Ao defenderem a condenação por danos morais, os autores alegam que jamais tiveram sua integridade e nome atacados de forma tão contundente e desrespeitosa.

"Não é difícil avaliar o constrangimento dos autores diante da maneira como eles e o trabalho que desenvolveram foram desqualificados, tendo sua imagem, nome e carreira maculados perante outros profissionais do Direito, além de amigos, colegas e de toda sociedade", diz a petição, assinada pelos advogados Paulo Rangel do Nascimento e Elaine Cristina Rangel do Nascimento Bonafé.

Denúncia criticada
Ao denunciarem o ex-presidente Lula, os promotores afirmaram que sua prisão era necessária porque ele demonstra “ira contra as instituições do sistema de Justiça”, inflamando a população e reclamando de medidas judiciais. Dizem ainda que a prisão do ex-presidente seria fundamental para a "garantia da ordem pública", pedindo que o Judiciário, caso determine a preventiva, deixe que eles cumpram o mandado, "tudo a fim de obter a melhor forma de operacionalização das medidas".

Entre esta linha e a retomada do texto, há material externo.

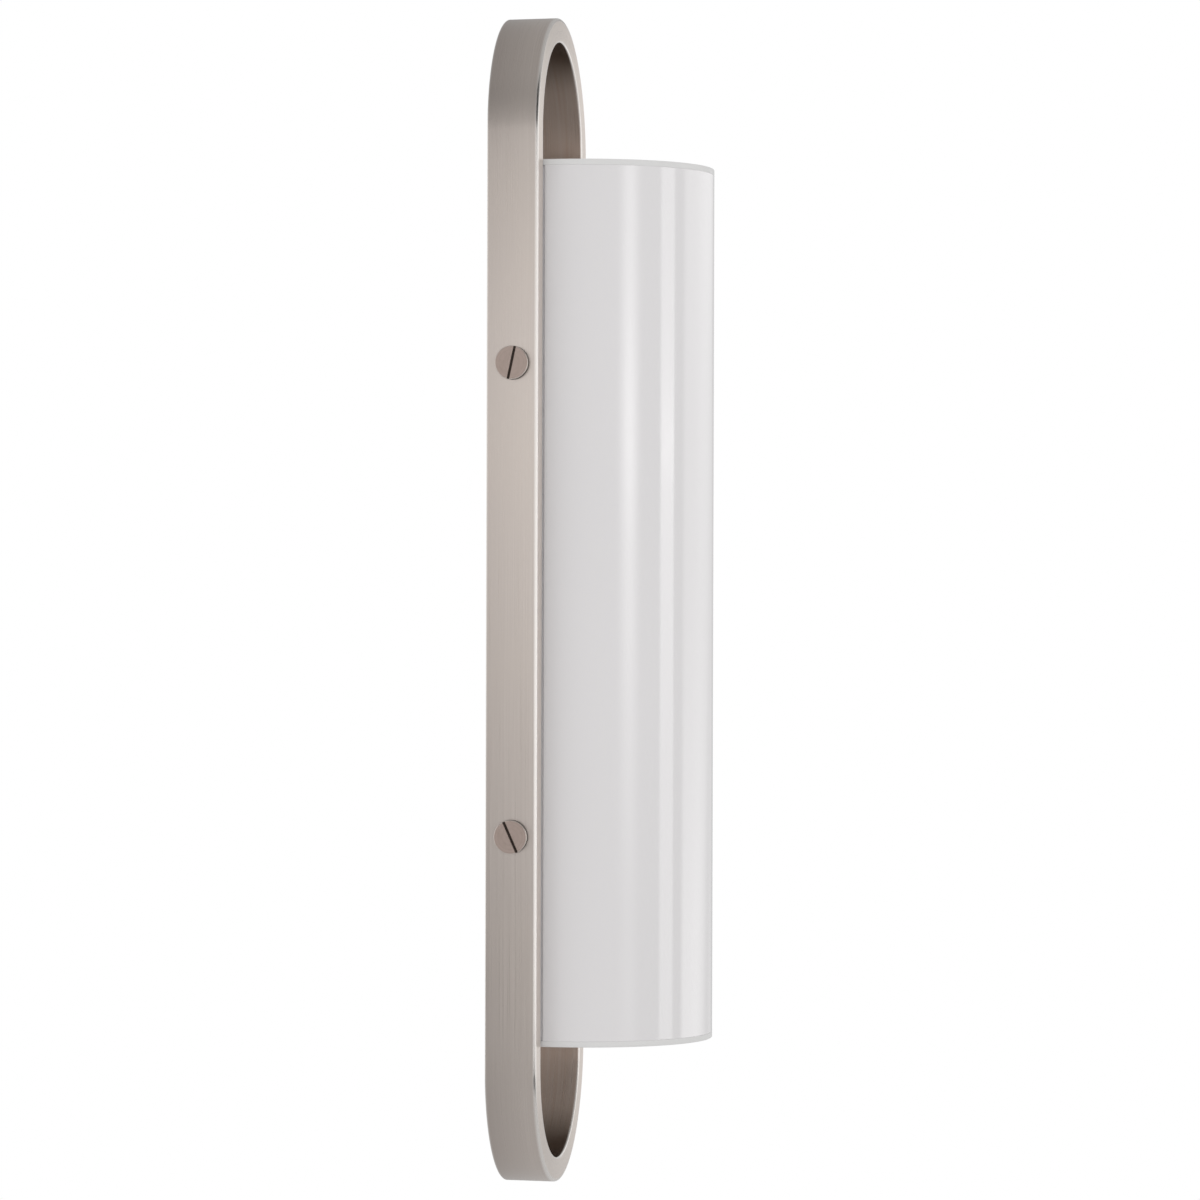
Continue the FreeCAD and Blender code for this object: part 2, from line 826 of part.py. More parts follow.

Na ação que pedem indenização por danos morais, os promotores afirmam que o trabalho por eles desempenhado foi elogiado por colegas, inclusive em reunião do Conselho Superior do Ministério Público no dia 15 de março. No entanto, a acusação foi muito criticada por advogados e professores de Direito.

Além da Folha de S.Paulo, outros veículos publicaram notícias com críticas às acusações e aos integrantes do MP-SP. O jornalista Ricardo Noblat, por exemplo, em texto publicado no jornal O Globo chamou os autores da acusação de "três jovens e tolos promotores públicos de São Paulo, à procura dos seus 10 minutos de fama e — quem sabe? — de uma nota de rodapé em futuros livros de História".

Além disso, ao criticar a denúncia, afirmou que "a peça produzida pelos três não é apenas uma peça jurídica que, por medíocre, desmorona à medida em que a leitura avança. É vazia, embora apenas prenhe de adjetivos barulhentos e inócuos. É panfletária. E sequer disfarça a má vontade que seus autores devotam a Lula".

Na ConJur, diversos especialistas consultados também criticaram a denúncia feita. O advogado Lenio Streck, professor de Processo Penal e ex-procurador de Justiça, classificou o pedido como temerário. "Parece que a legalidade cedeu lugar à apreciação moral no Brasil. O artigo 312, ao que consta, não foi revogado", afirma. "Estamos perigosamente corrigindo o Direito pela moral. Estamos esticando a corda ao máximo. Parcela dos juristas brasileiros está auxiliando para o esgarçamento do Estado Democrático. Princípios constitucionais deram lugar a valores contingentes", afirmou, na ocasião.